Americans Who Don't Save Now Will Pay Later
June 5, 2001
According to a recent Congressional Research Service report, 61 percent of all Americans between the ages of 24 and 64 have no retirement savings account of any kind -- IRA, 401(k), Keogh or Roth IRA. Only, as financial writer Scott Burns puts it, a deep belief in the Tooth Fairy.
Things don't get much better for those who have some kind of retirement account according to the report, "Retirement Savings and Household Wealth in 1998: Analysis of Census Bureau Data," by researcher Patrick J. Purcell.
- According to the study, 42.5 million workers have some kind of retirement savings account.
- The average account has a value of $34,700 and the median amount put aside (half are larger, half are smaller) is only $14,000.

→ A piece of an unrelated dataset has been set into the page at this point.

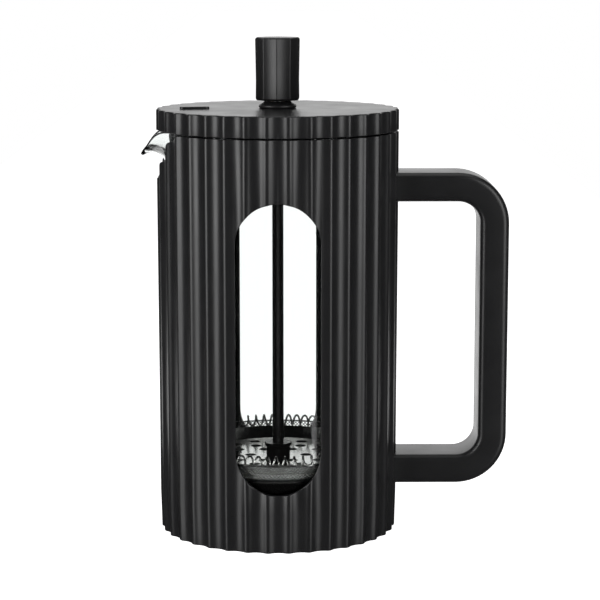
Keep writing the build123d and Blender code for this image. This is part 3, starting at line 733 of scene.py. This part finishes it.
cover = skin("fluted_cover", fluted_rings(cover_loops, FLUTES, FLUTE_DEPTH, ARRIS, 0, 18), "joined")
smooth(cover)
lid_plastic = moulded_plastic("spark-textured lid", "131314", 0.31, 0.45 * MM, 0.010 * MM)
dress(cover, lid_plastic, "lid", ["lid_cover"])

mark_turn = math.radians(190)
bar_long, bar_wide, bar_high, bar_corner = 13.0 * MM, 3.4 * MM, 1.1 * MM, 1.6 * MM
bar_middle = 36.9 * MM
bar_top_round = 0.35 * MM
marker_rings = []
for height, inset in (
    (0.0, 0.0), (bar_high - bar_top_round, 0.0), (bar_high - 0.5 * bar_top_round, 0.13 * bar_top_round),
    (bar_high - 0.13 * bar_top_round, 0.5 * bar_top_round), (bar_high, bar_top_round),
    (bar_high, 0.8 * bar_corner),
):
    ring = []
    for x, y in oblong(bar_long, bar_wide, bar_corner, inset):
        x += bar_middle
        ring.append((
            x * math.cos(mark_turn) - y * math.sin(mark_turn),
            x * math.sin(mark_turn) + y * math.cos(mark_turn), lid_top + height,
        ))
    marker_rings.append(ring)
marker = skin("pouring_mark", marker_rings)
smooth(marker)
dress(marker, lid_plastic, "lid", ["lid_marker"])

liner_plastic = moulded_plastic("liner polypropylene", "161617", 0.36, 0.6 * MM, 0.012 * MM)
dress(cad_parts["lid_liner"], liner_plastic)
dress(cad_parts["lid_seal"], silicone)

# ---- collar, bushes and nut --------------------------------------------------------------------
# A collar clamped through cover and liner guides the rod. It is turned with a low shoulder at its
# foot and a hollow neck, bushed with acetal at both ends, and a steel nut pulls it down.

collar_low, collar_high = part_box("lid_collar")
collar_bore, collar_foot, collar_neck = 3.5 * MM, 7.6 * MM, 6.0 * MM
shoulder_round, shoulder_middle = 0.9 * MM, 7.45 * MM
collar_loops = [
    (collar_low.z, collar_bore, 0), (collar_low.z, shank_radius - ease, 0),
    (collar_low.z + ease, shank_radius, 0), (lid_top, shank_radius, 0), (lid_top, collar_foot, 0),
    *corner(lid_top + shoulder_round, shoulder_middle, shoulder_round, -60, 78, 9, 0),
    (lid_top + 2.15 * MM, 6.75 * MM, 0), (lid_top + 2.6 * MM, 6.2 * MM, 0),
    (collar_high.z - 0.12 * MM, collar_neck, 0), (collar_high.z, collar_neck - 0.15 * MM, 0),
    (collar_high.z, collar_bore, 0),
]
collar = skin("rod_collar", fluted_rings(collar_loops, 12, 0, 0, 0, 8), "joined")
smooth(collar, 40)
collar_plastic = moulded_plastic("collar polypropylene", "1a1a1b", 0.44, 0.4 * MM, 0.008 * MM)
dress(collar, collar_plastic, "lid", ["lid_collar"])

acetal = moulded_plastic("acetal", "cfccc4", 0.38, 0.3 * MM, 0.004 * MM)
dress(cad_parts["rod_bushes"], acetal)
dress(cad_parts["lid_nut"], turned_steel)

# ---- knob with its insert, and the plunger rod --------------------------------------------------
# The grip is a waisted black moulding with ten sharp-ridged flutes over a brass insert. The rod
# below it is drawn stainless steel. It has a thread at its foot and is turned down for the insert.

knob_low, knob_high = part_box("knob")
knob_flutes, knob_depth, knob_arris = 10, 0.75 * MM, 0.45 * MM
knob_foot, knob_waist, knob_head = 10.0 * MM, 9.9 * MM, 10.2 * MM
knob_round, insert_radius = 1.1 * MM, 3.6 * MM
knob_turn = math.radians(-2.5)
insert_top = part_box("knob_insert")[1].z
knob_loops = [
    (insert_top, 0.5 * MM, 0), (insert_top, insert_radius, 0), (knob_low.z, insert_radius, 0),
    (knob_low.z, knob_foot - 2.4 * MM, 0),
    *corner(knob_low.z + knob_round, knob_foot - knob_round, knob_round, -90, 0, 7, 1),
    (knob_low.z + 8.5 * MM, knob_waist, 1), (knob_low.z + 17 * MM, knob_waist + 0.12 * MM, 1),
    *corner(knob_high.z - knob_round, knob_head - knob_round, knob_round, 0, 90, 8, 1),
    (knob_high.z, knob_head - 2.6 * MM, 0), (knob_high.z, 0.5 * MM, 0),
]
knob = skin(
    "fluted_knob",
    fluted_rings(knob_loops, knob_flutes, knob_depth, knob_arris, knob_turn, 36),
)
smooth(knob)
knob_plastic = moulded_plastic("spark-textured knob", "131314", 0.34, 0.45 * MM, 0.012 * MM)
dress(knob, knob_plastic, "plunger", ["knob"])
dress(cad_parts["knob_insert"], metal("brass", "c9a45c", 0.24, 0.2 * MM, 0.14))

rod_low, rod_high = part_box("plunger_rod")
rod_radius, thread_radius = 2.5 * MM, 2.0 * MM
rod_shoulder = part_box("filter_hub")[1].z + 0.05 * MM
thread_pitch, thread_depth, thread_lead = 0.7 * MM, 0.25 * MM, 0.4 * MM
rod_loops = [(rod_low.z, thread_lead, 0), (rod_low.z, thread_radius - thread_lead, 0)]
height = rod_low.z + thread_lead
while height < rod_shoulder - 0.9 * MM:
    rod_loops += [(height, thread_radius, 0), (height + thread_pitch / 2, thread_radius - thread_depth, 0)]
    height += thread_pitch
rod_loops += [
    (rod_shoulder, thread_radius - thread_depth, 0), (rod_shoulder, rod_radius - 0.15 * MM, 0),
    (rod_shoulder + 0.15 * MM, rod_radius, 0), (60 * MM, rod_radius, 0), (100 * MM, rod_radius, 0),
    (150 * MM, rod_radius, 0), (knob_low.z - 0.15 * MM, rod_radius, 0),
    (knob_low.z, rod_radius - 0.15 * MM, 0), (knob_low.z, thread_radius, 0),
    (rod_high.z - thread_lead, thread_radius, 0), (rod_high.z, thread_radius - thread_lead, 0),
    (rod_high.z, thread_lead, 0),
]
rod = skin("polished_rod", fluted_rings(rod_loops, 8, 0, 0, 0, 8))
smooth(rod)
polished_steel = metal("polished stainless rod", "b9bab9", 0.27, 0.5 * MM, 0.07, (1, 1, 0.02), 0.002 * MM)
dress(rod, polished_steel, "plunger", ["plunger_rod"])

# ---- filter stack --------------------------------------------------------------------------------
# A nylon hub clamps the stack: a perforated plate, the coil spring round its rim, the woven screen
# turned up along the glass and a spoked plate below, with a washer and a nut.

dress(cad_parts["filter_hub"], moulded_plastic("dark nylon", "121213", 0.30, 0.5 * MM, 0.01 * MM))
pressed_steel = metal("pressed stainless sheet", "cfcfcd", 0.13, 0.6 * MM, 0.08, (0.3, 1, 1))
dress(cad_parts["spiral_plate"], pressed_steel)
dress(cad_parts["cross_plate"], pressed_steel)
dress(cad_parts["filter_washer"], turned_steel)
dress(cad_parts["filter_nut"], turned_steel)


def wire_bundle(name, lines, radius, sides, copies):
    """Round wires along lines of points, each repeated round the axis by a number of copies."""
    bm = bmesh.new()
    place = bm.verts.layers.int.new("place")
    for line in lines:
        rings = []
        for index in range(1, len(line) - 1):
            along = (line[index + 1] - line[index - 1]).normalized()
            out = Vector((line[index].x, line[index].y, 0)).normalized()
            side = along.cross(out).normalized()
            up = side.cross(along)
            turns = [2 * math.pi * k / sides for k in range(sides)]
            rings.append([line[index] + radius * (math.cos(t) * side + math.sin(t) * up) for t in turns])
        verts = bmesh.ops.create_circle(bm, cap_ends=False, segments=sides, radius=radius)["verts"]
        for k, vert in enumerate(verts):
            vert[place] = k
            vert.co = rings[0][k]
        edges = list({e for v in verts for e in v.link_edges})
        for ring in rings[1:]:
            grown = bmesh.ops.extrude_edge_only(bm, edges=edges)["geom"]
            verts = {g for g in grown if isinstance(g, bmesh.types.BMVert)}
            edges = [g for g in grown if isinstance(g, bmesh.types.BMEdge)]
            edges = [e for e in edges if e.verts[0] in verts and e.verts[1] in verts]
            for vert in verts:
                vert.co = ring[vert[place]]
    bm.verts.layers.int.remove(place)
    bmesh.ops.spin(
        bm, geom=list(bm.verts) + list(bm.edges) + list(bm.faces), cent=(0, 0, 0), axis=(0, 0, 1),
        angle=2 * math.pi * (copies - 1) / copies, steps=copies - 1, use_duplicate=True,
    )
    bmesh.ops.remove_doubles(bm, verts=bm.verts, dist=0.002 * MM)
    return finish_mesh(name, bm)


spring_low, spring_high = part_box("coil_spring")
spring_height = (spring_low.z + spring_high.z) / 2
spring_wire = 0.45 * MM
spring_small = (spring_high.z - spring_low.z) / 2 - spring_wire
spring_large = spring_high.x - (spring_high.z - spring_low.z) / 2
spring_turns, turn_steps = 70, 20
coil = []
for step in range(-1, turn_steps + 2):
    around = 2 * math.pi * step / (spring_turns * turn_steps)
    turn = 2 * math.pi * step / turn_steps
    reach = spring_large + spring_small * math.cos(turn)
    coil.append(Vector((
        reach * math.cos(around), reach * math.sin(around), spring_height + spring_small * math.sin(turn)
    )))
spring = wire_bundle("ring_spring", [coil], spring_wire, 8, spring_turns)
smooth(spring, 80)
spring_steel = metal("drawn spring wire", "d6d6d4", 0.14, 0.2 * MM, 0.08)
dress(spring, spring_steel, "filter", ["coil_spring"])

screen_low, screen_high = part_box("mesh_screen")
screen_radius, cloth = screen_high.x, 0.5 * MM
skirt_low, skirt_high = screen_low.z + 1.5 * MM, screen_high.z
mid_radius = screen_radius - cloth / 2
wire_radius, weave = 0.18 * MM, 0.09 * MM
wires, per_crossing = 190, 2
skirt_rise = skirt_high - 0.15 * MM - skirt_low
crossings = skirt_rise / mid_radius / (math.pi / wires)
segments = round(crossings * per_crossing)
lines = []
for lean in (1, -1):
    for wire in (0, 1):
        line = []
        for step in range(-1, segments + 2):
            share = step / segments
            angle = 2 * math.pi * wire / wires + lean * skirt_rise / mid_radius * share
            reach = mid_radius + lean * weave * math.cos(math.pi * (wire + crossings * share))
            line.append(Vector((
                reach * math.cos(angle), reach * math.sin(angle), skirt_low + skirt_rise * share
            )))
        lines.append(line)
skirt = wire_bundle("woven_skirt", lines, wire_radius, 5, wires // 2)
smooth(skirt, 100)
bright_wire = metal("woven stainless wire", "d2d3d2", 0.2, 0.15 * MM, 0.1)
dress(skirt, bright_wire, "filter", ["mesh_screen"])

# the cloth under the plates, with its turned-up corner, and the folded hem round the top
hem, fold = 0.55 * MM, 0.16 * MM
cloth_hole, cloth_thick, cloth_inset, bend = 3.25 * MM, 0.25 * MM, 0.1 * MM, 1.3 * MM
cloth_under, cloth_end = screen_low.z + cloth_inset, skirt_low + cloth_inset
cloth_out = screen_radius - cloth_inset
base_loops = [
    (cloth_under, cloth_hole, 0), (cloth_under, 20 * MM, 0),
    *corner(cloth_under + bend, cloth_out - bend, bend, -90, 0, 6, 0),
    (cloth_end, cloth_out, 0), (cloth_end, cloth_out - cloth_thick, 0),
    *corner(cloth_under + bend, cloth_out - bend, bend - cloth_thick, 0, -90, 6, 0),
    (cloth_under + cloth_thick, 20 * MM, 0), (cloth_under + cloth_thick, cloth_hole, 0),
]
cloth_base = skin("woven_base", fluted_rings(base_loops, 24, 0, 0, 0, 8), "joined")
smooth(cloth_base)
woven = bpy.data.materials.new("woven stainless cloth")
woven.use_nodes = True
tree = woven.node_tree
shader = tree.nodes["Principled BSDF"]
shader.inputs["Metallic"].default_value = 1.0
place = add_node(tree, "ShaderNodeTexCoord").outputs["Object"]
apart = add_node(tree, "ShaderNodeSeparateXYZ", links={"Vector": place})
threads = []
for axis in ("X", "Y"):
    phase = add_node(
        tree, "ShaderNodeMath", {1: 2 * math.pi / (1.1 * MM)}, {0: apart.outputs[axis]}, operation="MULTIPLY"
    )
    wave = add_node(tree, "ShaderNodeMath", links={0: phase.outputs[0]}, operation="SINE")
    threads.append(add_node(tree, "ShaderNodeMath", links={0: wave.outputs[0]}, operation="ABSOLUTE"))
cloth_height = add_node(
    tree, "ShaderNodeMath", links={0: threads[0].outputs[0], 1: threads[1].outputs[0]}, operation="MAXIMUM"
)
# the gaps between the threads are painted dark (2a2a2a) and the thread tops bright steel: painted shade in
# the weave
weave_gap_painted_shade = add_node(
    tree, "ShaderNodeMapRange", {"From Min": 0.35, "From Max": 0.9, "To Min": 0.0, "To Max": 1.0},
    {"Value": cloth_height.outputs[0]},
)
tone = add_node(tree, "ShaderNodeMix", links={0: weave_gap_painted_shade.outputs[0]}, data_type="RGBA")
tone.inputs[6].default_value = linear("2a2a2a")
tone.inputs[7].default_value = linear("cfd0cf")
tree.links.new(tone.outputs[2], shader.inputs["Base Color"])
shader.inputs["Roughness"].default_value = 0.3
relief = add_node(
    tree, "ShaderNodeBump", {"Strength": 1.0, "Distance": 0.12 * MM}, {"Height": cloth_height.outputs[0]}
)
tree.links.new(relief.outputs[0], shader.inputs["Normal"])
dress(cloth_base, woven, "filter", ["mesh_screen"])
hem_loops = [
    (skirt_high - hem, screen_radius - cloth, 0), (skirt_high - hem, screen_radius - cloth + fold, 0),
    (skirt_high - fold, screen_radius - cloth + fold, 0), (skirt_high - fold, screen_radius - fold, 0),
    (skirt_high - hem, screen_radius - fold, 0), (skirt_high - hem, screen_radius, 0),
    *corner(skirt_high - cloth / 2, screen_radius - cloth / 2, cloth / 2, 0, 180, 8, 0),
]
hem_ring = skin("folded_hem", fluted_rings(hem_loops, 24, 0, 0, 0, 8), "joined")
smooth(hem_ring)
dress(hem_ring, pressed_steel, "filter", ["mesh_screen"])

- But the majority of those ages 55 to 64 (53 percent) had no account and the median balance was less than $25,000.
- The average value of the same accounts -- higher due to the weight of some very large accounts -- was $57,331, which is enough to purchase a level, single-life annuity that would pay the retiree $450 per month.
The good news is that the number of people participating in 401(k) type plans is growing rapidly. From about 7.5 million people with assets of less than $92 million in 1984, defined contribution plans had 30.8 million participants in 1996 with $1 trillion in assets.
However, that still leaves 66 million who aren't planning for retirement.